There was another Versailles conference. That was 63 years ago when the Allied powers met to lay the ground for a new political order in post-World War I Europe. The fateful shortcomings of that exercise--including US withdrawal from the Versailles Treaty and subsequent refusal to join the League of Nations--are now a part of history. Ultimately the treaty failed and Europe 20 years later was again at war.
Today the challenges are different--but no less urgent. Will they be confronted with greater vision and unity than were evident six decades ago?
President Reagan will arrive in Versailles for the economic summit at a time of considerable international strain. The world economy is in deep recession.Unemployment is growing everywhere. Trade is stagnating. Nations are bickering over market access and discriminatory practices. Protectionism is on the rise again.
Much of the discussion among the seven leaders meeting in Versailles is certain to focus on such items as high US interest rates, stabilization of currency markets, and credits for the Eastern bloc. But the question is whether the seven will sufficiently consider the larger, longer-range problems that must be faced up to if the world economy is to be given a new lease on life.

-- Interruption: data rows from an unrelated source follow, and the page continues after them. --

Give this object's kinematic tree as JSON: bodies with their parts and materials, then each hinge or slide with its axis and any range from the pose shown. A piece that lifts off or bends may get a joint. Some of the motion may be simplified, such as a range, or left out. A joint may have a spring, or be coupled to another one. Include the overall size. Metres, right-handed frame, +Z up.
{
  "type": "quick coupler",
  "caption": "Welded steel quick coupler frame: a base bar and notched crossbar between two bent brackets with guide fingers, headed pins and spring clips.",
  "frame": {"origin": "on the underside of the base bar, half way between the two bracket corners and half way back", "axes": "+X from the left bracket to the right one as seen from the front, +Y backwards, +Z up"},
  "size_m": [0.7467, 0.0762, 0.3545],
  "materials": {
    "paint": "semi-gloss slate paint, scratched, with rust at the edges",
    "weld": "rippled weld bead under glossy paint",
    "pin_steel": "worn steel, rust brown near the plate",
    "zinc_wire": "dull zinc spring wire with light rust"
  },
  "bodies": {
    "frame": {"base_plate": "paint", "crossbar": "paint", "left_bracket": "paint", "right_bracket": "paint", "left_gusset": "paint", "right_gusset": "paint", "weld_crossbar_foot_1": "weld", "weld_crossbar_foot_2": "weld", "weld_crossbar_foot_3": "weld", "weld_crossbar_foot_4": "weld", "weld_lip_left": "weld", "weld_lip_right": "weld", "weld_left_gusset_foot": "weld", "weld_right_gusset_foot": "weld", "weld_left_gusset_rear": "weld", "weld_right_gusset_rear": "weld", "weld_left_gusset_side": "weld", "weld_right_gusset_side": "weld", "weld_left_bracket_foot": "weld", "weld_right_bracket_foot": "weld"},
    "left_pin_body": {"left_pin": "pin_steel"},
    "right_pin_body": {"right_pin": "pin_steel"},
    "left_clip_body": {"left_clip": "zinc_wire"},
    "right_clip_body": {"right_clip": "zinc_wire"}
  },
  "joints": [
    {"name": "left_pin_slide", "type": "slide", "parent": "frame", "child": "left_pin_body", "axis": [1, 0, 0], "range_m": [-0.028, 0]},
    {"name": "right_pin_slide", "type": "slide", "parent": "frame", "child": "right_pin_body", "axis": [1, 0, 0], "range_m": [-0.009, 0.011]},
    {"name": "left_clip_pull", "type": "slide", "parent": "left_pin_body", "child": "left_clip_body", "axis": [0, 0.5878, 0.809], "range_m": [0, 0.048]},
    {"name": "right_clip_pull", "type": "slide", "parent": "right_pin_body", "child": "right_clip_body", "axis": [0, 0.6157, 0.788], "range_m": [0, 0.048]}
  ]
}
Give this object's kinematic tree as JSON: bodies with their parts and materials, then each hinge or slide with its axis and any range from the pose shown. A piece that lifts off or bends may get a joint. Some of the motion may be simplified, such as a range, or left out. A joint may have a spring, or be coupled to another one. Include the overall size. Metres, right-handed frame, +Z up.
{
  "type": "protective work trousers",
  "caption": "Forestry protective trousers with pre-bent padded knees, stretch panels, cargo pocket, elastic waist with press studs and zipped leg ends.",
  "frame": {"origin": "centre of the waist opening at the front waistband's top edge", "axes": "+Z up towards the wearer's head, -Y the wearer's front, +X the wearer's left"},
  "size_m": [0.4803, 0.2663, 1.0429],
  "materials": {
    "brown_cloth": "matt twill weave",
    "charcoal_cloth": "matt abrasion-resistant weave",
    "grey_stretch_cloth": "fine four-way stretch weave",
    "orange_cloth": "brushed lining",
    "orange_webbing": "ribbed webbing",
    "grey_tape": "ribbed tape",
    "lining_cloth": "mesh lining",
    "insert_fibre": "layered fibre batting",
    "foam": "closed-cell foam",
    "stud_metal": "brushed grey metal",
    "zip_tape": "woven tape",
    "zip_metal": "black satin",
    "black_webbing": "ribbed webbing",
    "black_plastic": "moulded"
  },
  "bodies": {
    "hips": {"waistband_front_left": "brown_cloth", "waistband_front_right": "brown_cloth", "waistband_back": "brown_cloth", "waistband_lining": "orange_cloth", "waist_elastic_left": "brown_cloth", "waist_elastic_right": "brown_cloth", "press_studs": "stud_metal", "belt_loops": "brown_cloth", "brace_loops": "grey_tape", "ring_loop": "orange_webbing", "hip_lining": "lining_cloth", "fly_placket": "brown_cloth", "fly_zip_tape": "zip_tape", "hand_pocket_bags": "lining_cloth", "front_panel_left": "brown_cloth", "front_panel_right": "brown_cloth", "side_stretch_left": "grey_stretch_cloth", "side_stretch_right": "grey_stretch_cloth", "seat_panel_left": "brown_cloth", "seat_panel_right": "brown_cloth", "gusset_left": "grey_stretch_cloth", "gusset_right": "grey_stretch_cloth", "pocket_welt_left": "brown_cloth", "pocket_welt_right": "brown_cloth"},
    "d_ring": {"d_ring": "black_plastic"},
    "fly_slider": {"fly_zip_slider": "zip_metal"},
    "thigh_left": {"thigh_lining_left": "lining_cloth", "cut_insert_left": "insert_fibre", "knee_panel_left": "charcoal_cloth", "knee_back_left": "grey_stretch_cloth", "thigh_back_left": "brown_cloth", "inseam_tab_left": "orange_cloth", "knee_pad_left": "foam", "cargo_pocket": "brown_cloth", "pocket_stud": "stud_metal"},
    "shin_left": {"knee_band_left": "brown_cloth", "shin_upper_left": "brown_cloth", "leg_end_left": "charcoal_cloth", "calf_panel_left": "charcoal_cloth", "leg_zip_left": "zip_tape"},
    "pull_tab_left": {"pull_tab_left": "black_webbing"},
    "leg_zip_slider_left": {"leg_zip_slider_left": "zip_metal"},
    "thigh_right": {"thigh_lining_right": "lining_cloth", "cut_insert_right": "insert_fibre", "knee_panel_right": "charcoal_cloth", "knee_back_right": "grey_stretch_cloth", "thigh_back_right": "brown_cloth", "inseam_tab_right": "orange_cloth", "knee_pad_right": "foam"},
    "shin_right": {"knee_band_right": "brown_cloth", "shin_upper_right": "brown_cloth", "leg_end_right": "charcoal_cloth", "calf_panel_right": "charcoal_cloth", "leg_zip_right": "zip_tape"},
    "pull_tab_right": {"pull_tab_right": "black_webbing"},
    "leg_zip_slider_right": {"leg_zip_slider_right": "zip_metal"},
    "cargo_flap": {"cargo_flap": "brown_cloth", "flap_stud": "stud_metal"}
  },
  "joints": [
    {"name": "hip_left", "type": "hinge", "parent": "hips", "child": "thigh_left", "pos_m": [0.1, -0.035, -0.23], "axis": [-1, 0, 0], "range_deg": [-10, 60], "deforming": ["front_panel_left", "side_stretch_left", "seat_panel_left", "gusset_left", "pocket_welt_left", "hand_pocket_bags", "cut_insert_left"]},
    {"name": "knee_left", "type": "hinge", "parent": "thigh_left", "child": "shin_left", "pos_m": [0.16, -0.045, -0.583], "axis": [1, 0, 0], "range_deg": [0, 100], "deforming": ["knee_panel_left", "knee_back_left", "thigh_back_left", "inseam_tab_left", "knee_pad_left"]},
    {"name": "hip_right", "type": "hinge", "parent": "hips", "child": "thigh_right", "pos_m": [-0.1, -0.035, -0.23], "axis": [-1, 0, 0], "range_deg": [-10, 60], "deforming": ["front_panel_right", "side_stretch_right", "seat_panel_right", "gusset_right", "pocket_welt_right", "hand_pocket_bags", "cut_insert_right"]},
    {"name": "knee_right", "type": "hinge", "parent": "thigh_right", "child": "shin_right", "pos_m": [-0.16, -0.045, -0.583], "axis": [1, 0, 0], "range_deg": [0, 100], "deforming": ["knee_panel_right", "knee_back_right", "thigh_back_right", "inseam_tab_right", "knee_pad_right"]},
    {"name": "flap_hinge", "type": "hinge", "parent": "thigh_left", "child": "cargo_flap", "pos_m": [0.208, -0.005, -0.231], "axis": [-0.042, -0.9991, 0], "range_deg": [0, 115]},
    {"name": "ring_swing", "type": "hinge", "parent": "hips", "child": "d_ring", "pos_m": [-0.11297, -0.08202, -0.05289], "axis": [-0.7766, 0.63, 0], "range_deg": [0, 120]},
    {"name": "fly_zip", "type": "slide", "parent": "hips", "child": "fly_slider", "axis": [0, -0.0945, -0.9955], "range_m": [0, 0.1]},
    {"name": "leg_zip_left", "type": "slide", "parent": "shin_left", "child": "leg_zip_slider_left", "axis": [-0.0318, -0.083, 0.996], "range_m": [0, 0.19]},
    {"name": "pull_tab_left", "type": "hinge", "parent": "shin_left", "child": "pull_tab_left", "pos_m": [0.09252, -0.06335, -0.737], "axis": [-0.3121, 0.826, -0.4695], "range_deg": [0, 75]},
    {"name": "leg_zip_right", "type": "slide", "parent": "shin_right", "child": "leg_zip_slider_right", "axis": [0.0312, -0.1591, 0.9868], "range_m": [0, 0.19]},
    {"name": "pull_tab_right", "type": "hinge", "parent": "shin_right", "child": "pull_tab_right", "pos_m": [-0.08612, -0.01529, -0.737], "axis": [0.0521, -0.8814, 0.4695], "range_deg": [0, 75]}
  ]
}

While Mr. Reagan insists that his basic economic formula--less government intervention--will be enough to lift United States and other economies out of the doldrums, many economists are skeptical. The West Europeans and Japanese believe that the world economy is going through a structural sea change which will mean many years of social dislocations and require some government guidance. Unemployment, for example, is expected to continue to grow throughout the 1980s as a result of automation and intensified competition among the nations of the West, the East, and the third world.
Where will the solutions lie? All at least are agreed on the need to negotiate a new set of rules for world trade. Talks are in fact scheduled for November under the General Agreement on Tariffs and Trade (GATT), and the Versailles summit will no doubt lend impetus to these talks. The concern of economists, however, is whether these negotiations, which may take many years, will focus on the problems anticipated by the time the new rules go into effect. One warning voice is that of trade consultant Harald Malmgren, who served in the Nixon and Ford administrations, and who this past week told the Joint Economic Committee of Congress that US foreign economic policy usually addressed yesterday's problems--'' based on complaints from enterprises that failed to anticipate what was foreseeable.''
Mr. Malmgren would have business, labor, farm groups, bankers, and others look ahead (instead of at quarterly earnings) to the profound changes inevitably on the way. The information revolution, for instance, will mean enormous economies of scale, creating serious job problems and making new demands on education. New man-made materials will supplant natural resources, threatening such basic industries as steel, nonferrous metals, and chemicals and causing hardship for developing nations that rely on exports of primary products. Advances in biotechnology will challenge present chemical processes in manufacturing man-made chemicals and fibers. Along with such technological changes, there will be heightened competition in the 1980s and 1990s as new energy producers get going and developing nations begin to appropriate the new technologies.
Instead of clashing over policies toward the communist bloc, advises Mr. Malmgren, the United States and the other Western nations need to concentrate on keeping the Western economic system together and building a better framework for cooperation in meeting the technological challenges ahead. In his words, ''If our leaders look forward, they will recognize that the current problems of steel , autos, and microchips are only symptoms of the major changes coming. Better that the Western nations deal with these in concert, than in conflict.''
The Versailles summiteers, in short, face tasks no less far-reaching than that which confronted the summiteers of 1919. Will they do better?